The new Global Opportunity Explorer exhibits hundreds of cutting-edge solutions for reaching the UN Sustainable Development Goals, and a good share of them arise from the African continent. Now you can help expand the pool of African innovations on the platform by contributing solutions.

Last month, Sustainia launched the Global Opportunity Explorer – a global platform which highlights the best solutions and market opportunities that make our world better by 2030. Not surprisingly, it features a selection of solutions both developed and deployed on the African continent. From Nigerian Hello Tractor, which provides smallholder farmers with affordable rental tractors, to Ghana Bamboo Bikes Initiative, which offers locals a clean and durable means of transportation, Africa is truly an incubator for the solutions we need to create a more sustainable planet.

Sustainia’s Director of New Opportunities, Marianne Haahr, is particularly excited about the sustainable innovation coming out of Africa:

“I’m amazed to see so many solutions emerge from African countries such as Nigeria, Kenya and Ghana which address multiple Global Goals at the same time. The road to social equality and a healthier planet is winding and bumpy, but if we tackle our core challenges holistically, we can get there a lot faster.
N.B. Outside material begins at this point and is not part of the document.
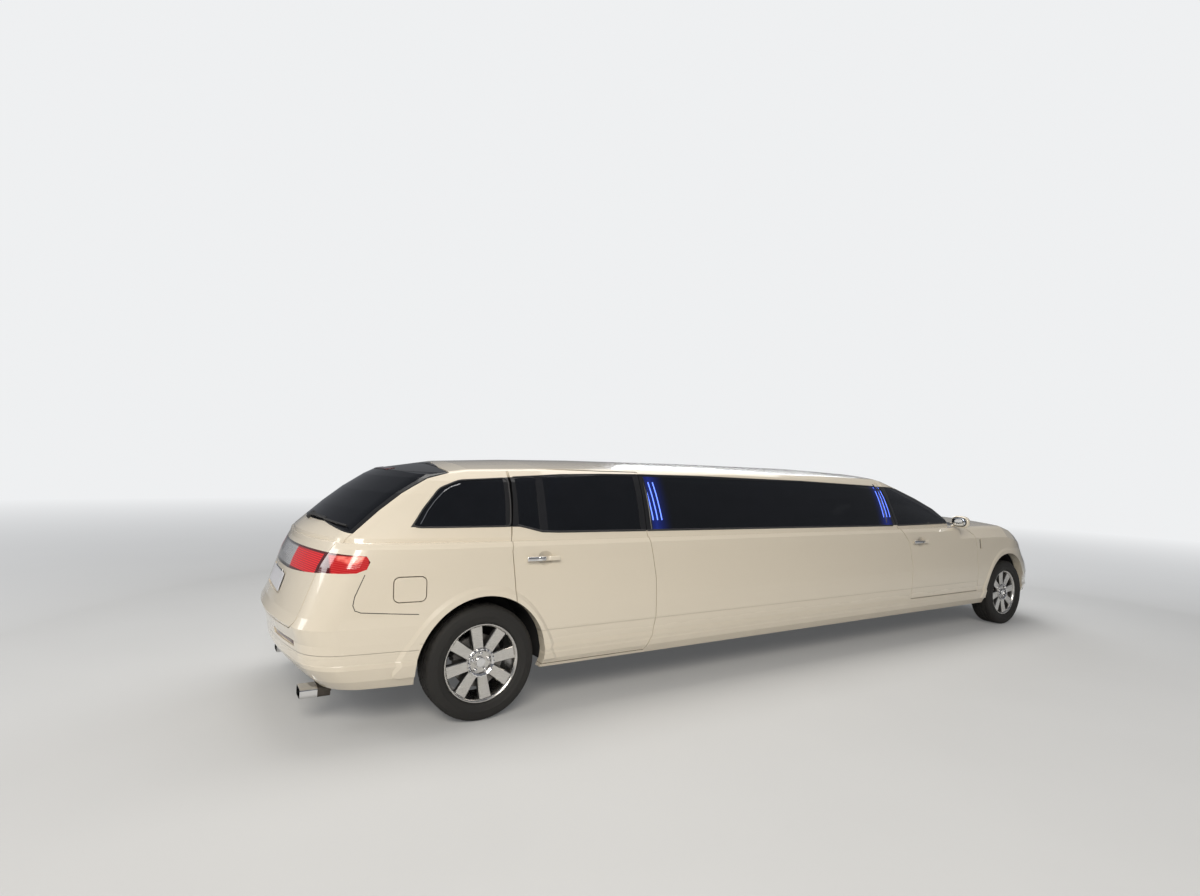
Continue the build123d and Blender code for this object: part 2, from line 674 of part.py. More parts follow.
RAIL_Y = 420
RAIL_HALF = 40
RAIL_Z = FLOOR_Z - 90
keep("frame_rails", Compound(children=[
    block((REAR_AXLE + 300, y - RAIL_HALF, RAIL_Z),
          (FRONT_AXLE - 300, y + RAIL_HALF, FLOOR_Z + SEAT_GAP))
    for y in (-RAIL_Y, RAIL_Y)
]))
keep("engine_block", block((FRONT_AXLE - 260, -300, FLOOR_TOP - SEAT_GAP),
                           (FRONT_AXLE + 420, 300, 900)))
FIREWALL_X = FRONT_AXLE - 620
FIREWALL = 20
firewall = tight & hood(HOOD_WALL - SEAT_GAP)
keep("firewall", firewall & block((FIREWALL_X, -FAR, FLOOR_TOP - SEAT_GAP),
                                  (FIREWALL_X + FIREWALL, FAR, FAR)))

# Steering wheel on its column, which stands out of the dashboard
WHEEL_TILT = 25
WHEEL_Y = 380
WHEEL_Z = 960
WHEEL_RADIUS = 185
COLUMN_RADIUS = 10
column_place = Pos(FRONT_AXLE - 1320, WHEEL_Y, WHEEL_Z) * Rot(0, -90 + WHEEL_TILT, 0)
with BuildPart() as steering:
    Cylinder(WHEEL_RADIUS + 13, 24)
    Cylinder(WHEEL_RADIUS - 13, 24, mode=Mode.SUBTRACT)
    Cylinder(50, 34)
    with PolarLocations(0, 3, start_angle=60):
        with Locations((WHEEL_RADIUS / 2, 0, 0)):
            Box(WHEEL_RADIUS - 4, 34, 12)
    Cylinder(COLUMN_RADIUS + RUNNING, 100, mode=Mode.SUBTRACT)
keep("steering_wheel", column_place * steering.part)
column = column_place * Pos(0, 0, -120) * Cylinder(COLUMN_RADIUS, 270)
DASHBOARD = front_of([(-1150, 740), (-1190, 860), (-1165, 985), (-1080, 1045), (-900, 1072),
                      (-620 + SEAT_GAP, 1080), (-620 + SEAT_GAP, 740)])
DASH_HALF = 790
CONSOLE_HALF = 100
dash = side_cut(DASHBOARD, near=-DASH_HALF, far=DASH_HALF)
console = block((FRONT_AXLE - 1950, -CONSOLE_HALF, FLOOR_TOP - SEAT_GAP),
                (FRONT_AXLE - 1000, CONSOLE_HALF, FLOOR_TOP + 290))
keep("dashboard", dash + [column, console, block(
    (FRONT_AXLE - 1100, -CONSOLE_HALF, FLOOR_TOP), (FRONT_AXLE - 900, CONSOLE_HALF, 760))])

# Partition behind the front seats
PARTITION_X = FRONT_AXLE - 2200
PARTITION = 40
bulkhead = tight + (cabin(CABIN_WALL - SEAT_GAP) & roof(CABIN_WALL - SEAT_GAP))
bulkhead = bulkhead & block((PARTITION_X - PARTITION, -FAR, FLOOR_TOP - SEAT_GAP),
                            (PARTITION_X, FAR, FAR))
keep("partition", bulkhead - block((PARTITION_X - 2 * PARTITION, -450, 1050),
                                   (PARTITION_X + PARTITION, 450, 1380)))


def seat(x, y, width):
    """A cushion with its back."""
    cushion = block((x - 260, y - width / 2, FLOOR_TOP - SEAT_GAP),
                    (x + 260, y + width / 2, FLOOR_TOP + 330))
    back = block((x - 400, y - width / 2, FLOOR_TOP + 120), (x - 240, y + width / 2, FLOOR_TOP + 850))
    return cushion + back


keep("front_seats", Compound(children=[*seat(FRONT_AXLE - 1640, -380, 520).solids(),
                                       *seat(FRONT_AXLE - 1640, 380, 520).solids()]))
keep("rear_seat", seat(REAR_AXLE + 420, 0, 1080))
side_seat = block((REAR_AXLE + 1500, 330, FLOOR_TOP - SEAT_GAP),
                  (PARTITION_X - 300, 780, FLOOR_TOP + 330))
side_back = block((REAR_AXLE + 1500, 680, FLOOR_TOP + 200), (PARTITION_X - 300, 800, FLOOR_TOP + 760))
keep("side_seat", side_seat + side_back)

# Bar along the right side with open bins in its top
BAR_X = (REAR_AXLE + 1700, PARTITION_X - 400)
BAR_Y = (-800, -480)
BAR_Z = FLOOR_TOP + 520
BIN_COUNT = 4
BIN_STEP = (BAR_X[1] - BAR_X[0]) / BIN_COUNT
bins = [block((BAR_X[0] + (n + 0.15) * BIN_STEP, BAR_Y[0] + 60, BAR_Z - 150),
              (BAR_X[0] + (n + 0.85) * BIN_STEP, BAR_Y[1] - 60, BAR_Z + 10))
        for n in range(BIN_COUNT)]
keep("bar_console", block((BAR_X[0], BAR_Y[0], FLOOR_TOP - SEAT_GAP), (BAR_X[1], BAR_Y[1], BAR_Z)) - bins)

# Rear axle
SPINDLE_END = TRACK / 2 + HALF_RIM - 25
beam = across(REAR_AXLE, 42, 2 * (WELL_REAR - 20))
stubs = across(REAR_AXLE, HUB_BORE - RUNNING, 2 * SPINDLE_END)
trailing = [block((REAR_AXLE - 30, y - 20, RAIL_Z + 20),
                  (REAR_AXLE + 300 + SEAT_GAP, y + 20, FLOOR_Z + SEAT_GAP))
            for y in (-RAIL_Y, RAIL_Y)]
keep("rear_axle", beam + [stubs, *trailing])

# Front subframe with an upper and a lower arm to each kingpin
ARM_HALF = 40
ARM_LEVELS = (-140, -120, 120, 140)


def front_block(low_y, high_y, low, high):
    return block((FRONT_AXLE - ARM_HALF, low_y, TYRE_RADIUS + low),
                 (FRONT_AXLE + ARM_HALF, high_y, TYRE_RADIUS + high))


kingpin = Pos(FRONT_AXLE, -KINGPIN_Y, TYRE_RADIUS) * Cylinder(PIN_RADIUS, 300)
front_side = kingpin + [
    front_block(-KINGPIN_Y - 30, -RAIL_Y, ARM_LEVELS[2], ARM_LEVELS[3]),
    front_block(-KINGPIN_Y - 30, -RAIL_Y, ARM_LEVELS[0], ARM_LEVELS[1]),
    front_block(-RAIL_Y - 40, -RAIL_Y, ARM_LEVELS[0], ARM_LEVELS[3]),
]
link = block((FRONT_AXLE - 60, -RAIL_Y - 20, RAIL_Z + 10), (FRONT_AXLE + 60, RAIL_Y + 20, FLOOR_Z - 20))
tie = [block((FRONT_AXLE - 300 - SEAT_GAP, y - 20, RAIL_Z + 20), (FRONT_AXLE, y + 20, FLOOR_Z - 20))
       for y in (-RAIL_Y, RAIL_Y)]
keep("front_subframe", front_side + [left_of(front_side), link, *tie])

boss = Pos(FRONT_AXLE, -KINGPIN_Y, TYRE_RADIUS) * Cylinder(36, 220)
bore = Pos(FRONT_AXLE, -KINGPIN_Y, TYRE_RADIUS) * Cylinder(PIN_RADIUS + RUNNING, 400)
spindle = across(FRONT_AXLE, HUB_BORE - RUNNING, SPINDLE_END - KINGPIN_Y,
                 -(KINGPIN_Y + SPINDLE_END) / 2)
knuckle = (boss + spindle) - bore
keep("knuckle_right", knuckle)
keep("knuckle_left", left_of(knuckle))

# Wheels, modelled facing the car's left. The spokes widen from the hub to the rim
HUB_RADIUS = 98
SPOKE_INNER = 31
SPOKE_OUTER = 39
SPOKE_FACE = HALF_RIM - 14
with BuildPart() as rim:
    with BuildSketch(Plane.XY):
        with BuildLine():
            Polyline(
                (RIM_RADIUS - RIM_WALL, -HALF_RIM), (RIM_RADIUS, -HALF_RIM), (RIM_RADIUS, BEAD),
                (RIM_RADIUS + FLANGE, BEAD), (RIM_RADIUS + FLANGE, HALF_RIM),
                (RIM_RADIUS - RIM_WALL, HALF_RIM), close=True,
            )
        make_face()
    revolve(axis=Axis.Y)
    with BuildSketch(Plane.XZ.offset(-SPOKE_FACE)):
        with PolarLocations(0, SPOKES):
            Polygon(
                (HUB_RADIUS / 2, -SPOKE_INNER), (RIM_RADIUS - RIM_WALL / 2, -SPOKE_OUTER),
                (RIM_RADIUS - RIM_WALL / 2, SPOKE_OUTER), (HUB_RADIUS / 2, SPOKE_INNER), align=None,
            )
        Circle(HUB_RADIUS)
    extrude(amount=SPOKE_DEPTH)
    with Locations(Rot(90, 0, 0)):
        Cylinder(HUB_BORE, 1000, mode=Mode.SUBTRACT)

with BuildPart() as tyre:
    with BuildSketch(Plane.XY):
        with BuildLine():
            Polyline(
                (RIM_RADIUS - SEAT_GAP, -BEAD), (TYRE_RADIUS - 38, -TYRE_WIDTH / 2),
                (TYRE_RADIUS, -TYRE_WIDTH / 2 + 30), (TYRE_RADIUS, TYRE_WIDTH / 2 - 30),
                (TYRE_RADIUS - 38, TYRE_WIDTH / 2), (RIM_RADIUS + FLANGE + 2, BEAD + 2),
                (RIM_RADIUS + FLANGE + 2, BEAD - SEAT_GAP), (RIM_RADIUS - SEAT_GAP, BEAD - SEAT_GAP),
                close=True,
            )
        make_face()
    revolve(axis=Axis.Y)

for place, x in (("rear", REAR_AXLE), ("front", FRONT_AXLE)):
    for side, turn, y in (("right", 180, -TRACK / 2), ("left", 0, TRACK / 2)):
        spot = Pos(x, y, TYRE_RADIUS) * Rot(0, 0, turn)
        keep("rim_" + place + "_" + side, spot * rim.part)
        keep("tyre_" + place + "_" + side, spot * tyre.part)

# Door mirrors: a housing bulged forwards with rounded corners, on a foot from the door
MIRROR = (FRONT_AXLE - 1130, -1015, 1228)
MIRROR_WIDTH = 165
MIRROR_HEIGHT = 118
MIRROR_DEPTH = 105
with BuildPart() as mirror_body:
    with BuildSketch(Plane.YZ.offset(MIRROR[0])):
        with Locations(MIRROR[1:]):
            RectangleRounded(MIRROR_WIDTH, MIRROR_HEIGHT, 32)
    extrude(amount=MIRROR_DEPTH)
    with BuildSketch(Plane.XY.offset(MIRROR[2] - MIRROR_HEIGHT)):
        with BuildLine():
            outer = (MIRROR[0] + 20, MIRROR[1] - MIRROR_WIDTH / 2)
            inner = (MIRROR[0] + 75, MIRROR[1] + MIRROR_WIDTH / 2)
            ThreePointArc(outer, (MIRROR[0] + MIRROR_DEPTH, MIRROR[1] + 15), inner)
            Polyline(inner, (MIRROR[0], inner[1]), (MIRROR[0], outer[1]), outer)
        make_face()
    extrude(amount=2 * MIRROR_HEIGHT, mode=Mode.INTERSECT)
    with Locations((MIRROR[0] + 50, -938, 1172)):
        Box(60, 50, 60)
keep("mirror_right", mirror_body.part)
keep("mirror_left", left_of(mirror_body.part))

# Exhaust: a pipe from the engine to a cross silencer with a flat tip at each side
PIPE_RADIUS = 25
PIPE_Z = 268
TIP_X = (REAR_AXLE - 1035, REAR_AXLE - 860)
with BuildPart() as exhaust:
    with Locations(Pos(REAR_AXLE - 700, 0, PIPE_Z) * Rot(90, 0, 0)):
        Cylinder(60, 900)
    with Locations(Pos((REAR_AXLE - 700 + FRONT_AXLE - 300) / 2, -150, PIPE_Z) * Rot(0, 90, 0)):
        Cylinder(PIPE_RADIUS, FRONT_AXLE - REAR_AXLE + 400)
    for y in (-550, 550):
        with Locations((REAR_AXLE - 790, y * 0.78, PIPE_Z)):
            Box(200, 50, 40)
        with Locations((REAR_AXLE - 875, y * 0.9, PIPE_Z - 25)):
            Box(50, 180, 50)
        with BuildSketch(Plane.YZ.offset(TIP_X[0])):
            with Locations((y, PIPE_Z - 40)):
                RectangleRounded(130, 66, 20)
                RectangleRounded(122, 58, 16, mode=Mode.SUBTRACT)
        extrude(amount=TIP_X[1] - TIP_X[0])
    with Locations((REAR_AXLE - 700, -300, 310), (REAR_AXLE - 700, 300, 310)):
        Box(30, 30, 2 * (FLOOR_Z + SEAT_GAP - 310))
keep("exhaust", exhaust.part)
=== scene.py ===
"""Looks of the stretch limousine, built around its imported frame.

Metres. X runs forward, Y to the car's left and Z up from the ground, as in the frame.
"""

from math import cos, pi, radians, sin

import bmesh
import bpy
from mathutils import Matrix, Vector
from mathutils.bvhtree import BVHTree

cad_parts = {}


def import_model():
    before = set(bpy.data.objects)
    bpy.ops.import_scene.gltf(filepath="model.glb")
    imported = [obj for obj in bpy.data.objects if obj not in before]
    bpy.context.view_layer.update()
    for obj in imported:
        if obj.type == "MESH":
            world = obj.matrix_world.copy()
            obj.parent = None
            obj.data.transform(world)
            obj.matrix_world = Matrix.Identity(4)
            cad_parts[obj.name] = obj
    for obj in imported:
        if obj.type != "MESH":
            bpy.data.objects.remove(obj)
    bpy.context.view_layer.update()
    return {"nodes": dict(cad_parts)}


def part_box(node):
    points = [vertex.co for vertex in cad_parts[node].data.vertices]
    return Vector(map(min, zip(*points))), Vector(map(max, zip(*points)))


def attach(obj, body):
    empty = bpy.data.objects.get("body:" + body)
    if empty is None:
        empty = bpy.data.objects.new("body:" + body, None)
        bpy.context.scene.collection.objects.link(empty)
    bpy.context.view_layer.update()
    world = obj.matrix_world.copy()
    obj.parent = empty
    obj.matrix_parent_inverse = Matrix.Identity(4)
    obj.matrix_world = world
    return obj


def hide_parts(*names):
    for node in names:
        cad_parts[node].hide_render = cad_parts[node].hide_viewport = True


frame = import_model()
nodes = frame["nodes"]

REAR_AXLE = -3.1945
FRONT_AXLE = 3.3565
TYRE_RADIUS = 0.3705
TRACK = 1.661
SIDES = (("right", -1), ("left", 1))
ENDS = (("rear", REAR_AXLE), ("front", FRONT_AXLE))


# Shader expressions


class Wire:
    """A shader socket that works in Python expressions: each operation adds a Math node."""

    def __init__(self, finish, socket):
        self.finish = finish
        self.socket = socket

    def maths(self, operation, *others):
        return self.finish.node("ShaderNodeMath", {"operation": operation}, self, *others)[0]

    def __add__(self, other):
        return self.maths("ADD", other)

    __radd__ = __add__

    def __sub__(self, other):
        return self.maths("SUBTRACT", other)

    def __rsub__(self, other):
        return self.finish.node("ShaderNodeMath", {"operation": "SUBTRACT"}, other, self)[0]

    def __mul__(self, other):
        return self.maths("MULTIPLY", other)

    __rmul__ = __mul__

    def __gt__(self, other):
        return self.maths("GREATER_THAN", other)

    def __lt__(self, other):
        return self.maths("LESS_THAN", other)

    def __abs__(self):
        return self.maths("ABSOLUTE")

    def clamped(self):
        settings = {"operation": "ADD", "use_clamp": True}
        return self.finish.node("ShaderNodeMath", settings, self, 0.0)[0]

    def wave(self):
        return self.maths("SINE")

    def least(self, other):
        return self.maths("MINIMUM", other)

    def most(self, other):
        return self.maths("MAXIMUM", other)

    def power(self, other):
        return self.maths("POWER", other)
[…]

Critical issues such as limited access to water and food, farming inefficiency and poor education are all interconnected and interdependent, and the solutions to solve them should be too.”

A good example of the kinds of holistic solutions Marianne praises can be found in Kenyan M-KOPA, which provides pay-as- you-go solar panels for households in rural Kenya. Prices of solar energy are already plunging – according to the International Renewable Energy Agency (IRENA), home solar system in the continent provides off-grid households for as little as USD 56 per year, less than the average price of poorer quality energy sources such as kerosene.

M-KOPA not only takes advantage of the low prices, but also addresses systemic problems such as energy poverty and lack of energy infrastructure. The company’s microgrid systems are designed to enable small families to purchase solar energy through daily micropayments, helping them switch away from kerosene – a popular yet unhealthy and polluting power source in the region.

In short, M-KOPA has addressed energy poverty, public health and climate change by offering families clean, cheap and reliable energy without the suffocating bills and unpredictability associated with many energy companies.